RAW DATA –
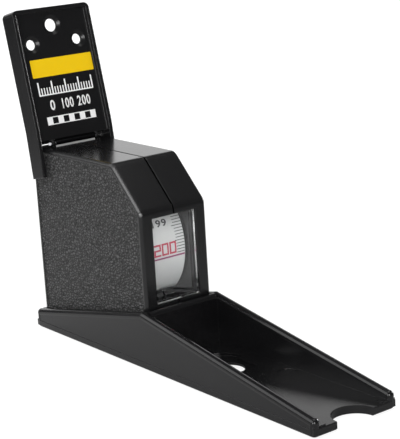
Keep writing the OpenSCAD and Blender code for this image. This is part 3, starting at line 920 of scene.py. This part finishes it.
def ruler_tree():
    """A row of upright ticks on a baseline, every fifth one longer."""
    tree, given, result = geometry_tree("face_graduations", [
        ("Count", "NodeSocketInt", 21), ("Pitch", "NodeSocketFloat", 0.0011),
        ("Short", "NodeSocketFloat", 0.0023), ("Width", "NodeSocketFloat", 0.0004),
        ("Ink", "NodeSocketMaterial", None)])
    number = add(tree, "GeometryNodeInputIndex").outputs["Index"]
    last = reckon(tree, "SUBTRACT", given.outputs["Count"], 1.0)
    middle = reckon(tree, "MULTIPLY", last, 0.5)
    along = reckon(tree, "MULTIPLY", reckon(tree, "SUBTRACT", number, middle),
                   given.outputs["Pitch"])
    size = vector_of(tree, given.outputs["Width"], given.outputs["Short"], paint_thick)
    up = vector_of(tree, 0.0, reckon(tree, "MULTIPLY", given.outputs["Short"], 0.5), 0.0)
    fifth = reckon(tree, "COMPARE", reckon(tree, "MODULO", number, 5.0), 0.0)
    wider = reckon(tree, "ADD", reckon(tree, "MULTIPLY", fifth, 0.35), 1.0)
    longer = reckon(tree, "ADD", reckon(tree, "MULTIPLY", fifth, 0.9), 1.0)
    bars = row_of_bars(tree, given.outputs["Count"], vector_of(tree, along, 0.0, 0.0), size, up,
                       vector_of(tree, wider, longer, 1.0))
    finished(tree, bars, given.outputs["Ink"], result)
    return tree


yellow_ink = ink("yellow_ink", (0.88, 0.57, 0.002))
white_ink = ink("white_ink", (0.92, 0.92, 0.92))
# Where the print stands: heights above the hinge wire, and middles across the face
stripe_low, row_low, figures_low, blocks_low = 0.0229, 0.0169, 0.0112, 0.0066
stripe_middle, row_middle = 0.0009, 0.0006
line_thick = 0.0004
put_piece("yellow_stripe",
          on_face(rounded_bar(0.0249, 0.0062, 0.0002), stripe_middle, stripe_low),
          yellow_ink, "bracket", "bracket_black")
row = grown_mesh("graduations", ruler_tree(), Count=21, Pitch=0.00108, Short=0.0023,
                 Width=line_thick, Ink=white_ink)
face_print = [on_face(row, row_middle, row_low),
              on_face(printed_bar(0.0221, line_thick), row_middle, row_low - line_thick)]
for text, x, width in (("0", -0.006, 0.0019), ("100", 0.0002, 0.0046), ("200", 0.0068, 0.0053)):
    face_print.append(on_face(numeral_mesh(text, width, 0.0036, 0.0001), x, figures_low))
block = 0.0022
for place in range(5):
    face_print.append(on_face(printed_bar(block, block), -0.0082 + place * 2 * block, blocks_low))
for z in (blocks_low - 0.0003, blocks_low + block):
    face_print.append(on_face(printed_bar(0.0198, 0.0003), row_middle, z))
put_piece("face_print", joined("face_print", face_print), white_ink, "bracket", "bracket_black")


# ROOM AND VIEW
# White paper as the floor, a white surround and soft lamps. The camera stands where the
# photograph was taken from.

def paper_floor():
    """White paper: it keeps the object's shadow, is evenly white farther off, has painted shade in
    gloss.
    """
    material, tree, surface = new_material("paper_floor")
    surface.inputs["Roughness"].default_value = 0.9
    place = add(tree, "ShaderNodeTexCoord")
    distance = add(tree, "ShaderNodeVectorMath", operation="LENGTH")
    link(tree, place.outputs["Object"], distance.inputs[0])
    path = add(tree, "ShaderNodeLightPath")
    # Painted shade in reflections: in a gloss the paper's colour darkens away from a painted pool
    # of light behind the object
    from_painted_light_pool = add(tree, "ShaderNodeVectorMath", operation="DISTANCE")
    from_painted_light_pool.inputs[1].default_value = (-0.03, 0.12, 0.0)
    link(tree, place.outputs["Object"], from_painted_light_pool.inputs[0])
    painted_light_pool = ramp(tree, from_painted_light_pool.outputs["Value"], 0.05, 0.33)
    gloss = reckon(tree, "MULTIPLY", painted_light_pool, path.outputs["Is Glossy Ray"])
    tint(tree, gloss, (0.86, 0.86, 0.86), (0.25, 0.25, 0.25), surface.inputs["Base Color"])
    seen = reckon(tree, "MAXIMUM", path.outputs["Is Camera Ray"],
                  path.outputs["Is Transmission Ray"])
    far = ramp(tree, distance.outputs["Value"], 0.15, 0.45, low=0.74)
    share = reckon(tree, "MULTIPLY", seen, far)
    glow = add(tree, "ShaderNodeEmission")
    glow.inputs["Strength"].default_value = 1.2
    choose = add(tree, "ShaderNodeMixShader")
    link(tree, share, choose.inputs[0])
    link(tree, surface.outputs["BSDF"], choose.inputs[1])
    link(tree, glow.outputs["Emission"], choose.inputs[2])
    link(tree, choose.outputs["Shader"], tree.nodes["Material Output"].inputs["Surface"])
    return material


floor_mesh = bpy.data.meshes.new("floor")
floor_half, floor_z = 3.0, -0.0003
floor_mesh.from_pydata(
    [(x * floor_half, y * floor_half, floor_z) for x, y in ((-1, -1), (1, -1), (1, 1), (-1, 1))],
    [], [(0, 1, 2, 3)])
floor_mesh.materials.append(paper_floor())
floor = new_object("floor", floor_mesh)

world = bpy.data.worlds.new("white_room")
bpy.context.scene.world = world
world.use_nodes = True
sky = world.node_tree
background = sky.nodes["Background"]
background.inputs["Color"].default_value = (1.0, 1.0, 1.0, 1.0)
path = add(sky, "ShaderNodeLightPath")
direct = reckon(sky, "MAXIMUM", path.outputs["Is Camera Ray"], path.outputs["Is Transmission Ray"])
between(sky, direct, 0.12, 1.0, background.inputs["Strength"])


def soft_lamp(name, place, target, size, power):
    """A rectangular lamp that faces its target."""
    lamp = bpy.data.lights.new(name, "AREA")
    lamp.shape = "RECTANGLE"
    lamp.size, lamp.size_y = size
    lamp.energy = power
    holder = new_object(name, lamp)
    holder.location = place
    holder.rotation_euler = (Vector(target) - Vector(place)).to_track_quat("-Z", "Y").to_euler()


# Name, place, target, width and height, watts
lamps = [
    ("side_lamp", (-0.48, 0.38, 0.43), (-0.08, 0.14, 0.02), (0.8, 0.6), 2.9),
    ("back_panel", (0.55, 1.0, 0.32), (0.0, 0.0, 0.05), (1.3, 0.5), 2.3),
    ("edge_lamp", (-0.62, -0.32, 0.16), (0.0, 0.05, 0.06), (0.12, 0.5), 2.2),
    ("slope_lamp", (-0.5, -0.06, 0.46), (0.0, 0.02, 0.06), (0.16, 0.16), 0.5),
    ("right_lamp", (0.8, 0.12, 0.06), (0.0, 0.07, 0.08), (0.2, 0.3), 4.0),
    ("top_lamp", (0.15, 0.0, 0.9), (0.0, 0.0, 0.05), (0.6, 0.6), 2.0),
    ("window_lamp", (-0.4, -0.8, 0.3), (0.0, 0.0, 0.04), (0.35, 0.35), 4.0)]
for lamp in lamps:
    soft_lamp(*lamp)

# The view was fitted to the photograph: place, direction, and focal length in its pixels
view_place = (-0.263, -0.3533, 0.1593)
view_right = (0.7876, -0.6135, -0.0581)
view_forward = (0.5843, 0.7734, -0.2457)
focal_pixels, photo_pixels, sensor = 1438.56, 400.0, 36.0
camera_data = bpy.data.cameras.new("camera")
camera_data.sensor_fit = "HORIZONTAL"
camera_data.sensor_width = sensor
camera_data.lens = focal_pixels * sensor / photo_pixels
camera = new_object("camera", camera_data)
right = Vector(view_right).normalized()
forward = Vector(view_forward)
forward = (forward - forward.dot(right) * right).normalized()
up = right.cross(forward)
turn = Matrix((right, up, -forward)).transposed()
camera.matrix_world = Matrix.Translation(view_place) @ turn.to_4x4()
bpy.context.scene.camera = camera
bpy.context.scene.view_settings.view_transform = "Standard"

INSTRUCTION –
Quote exactly the lines running from the start of the listing above through the line where "return tree" is found, and output no other lines.

SOLUTION TO THE PROBLEM –
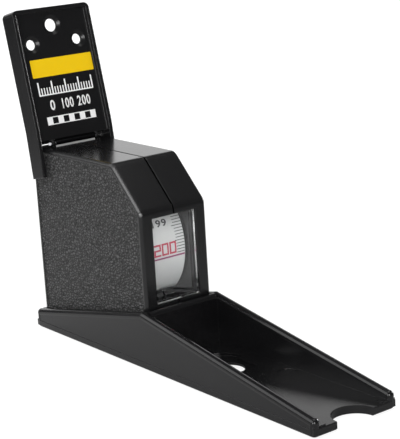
Keep writing the OpenSCAD and Blender code for this image. This is part 3, starting at line 920 of scene.py. This part finishes it.
def ruler_tree():
    """A row of upright ticks on a baseline, every fifth one longer."""
    tree, given, result = geometry_tree("face_graduations", [
        ("Count", "NodeSocketInt", 21), ("Pitch", "NodeSocketFloat", 0.0011),
        ("Short", "NodeSocketFloat", 0.0023), ("Width", "NodeSocketFloat", 0.0004),
        ("Ink", "NodeSocketMaterial", None)])
    number = add(tree, "GeometryNodeInputIndex").outputs["Index"]
    last = reckon(tree, "SUBTRACT", given.outputs["Count"], 1.0)
    middle = reckon(tree, "MULTIPLY", last, 0.5)
    along = reckon(tree, "MULTIPLY", reckon(tree, "SUBTRACT", number, middle),
                   given.outputs["Pitch"])
    size = vector_of(tree, given.outputs["Width"], given.outputs["Short"], paint_thick)
    up = vector_of(tree, 0.0, reckon(tree, "MULTIPLY", given.outputs["Short"], 0.5), 0.0)
    fifth = reckon(tree, "COMPARE", reckon(tree, "MODULO", number, 5.0), 0.0)
    wider = reckon(tree, "ADD", reckon(tree, "MULTIPLY", fifth, 0.35), 1.0)
    longer = reckon(tree, "ADD", reckon(tree, "MULTIPLY", fifth, 0.9), 1.0)
    bars = row_of_bars(tree, given.outputs["Count"], vector_of(tree, along, 0.0, 0.0), size, up,
                       vector_of(tree, wider, longer, 1.0))
    finished(tree, bars, given.outputs["Ink"], result)
    return tree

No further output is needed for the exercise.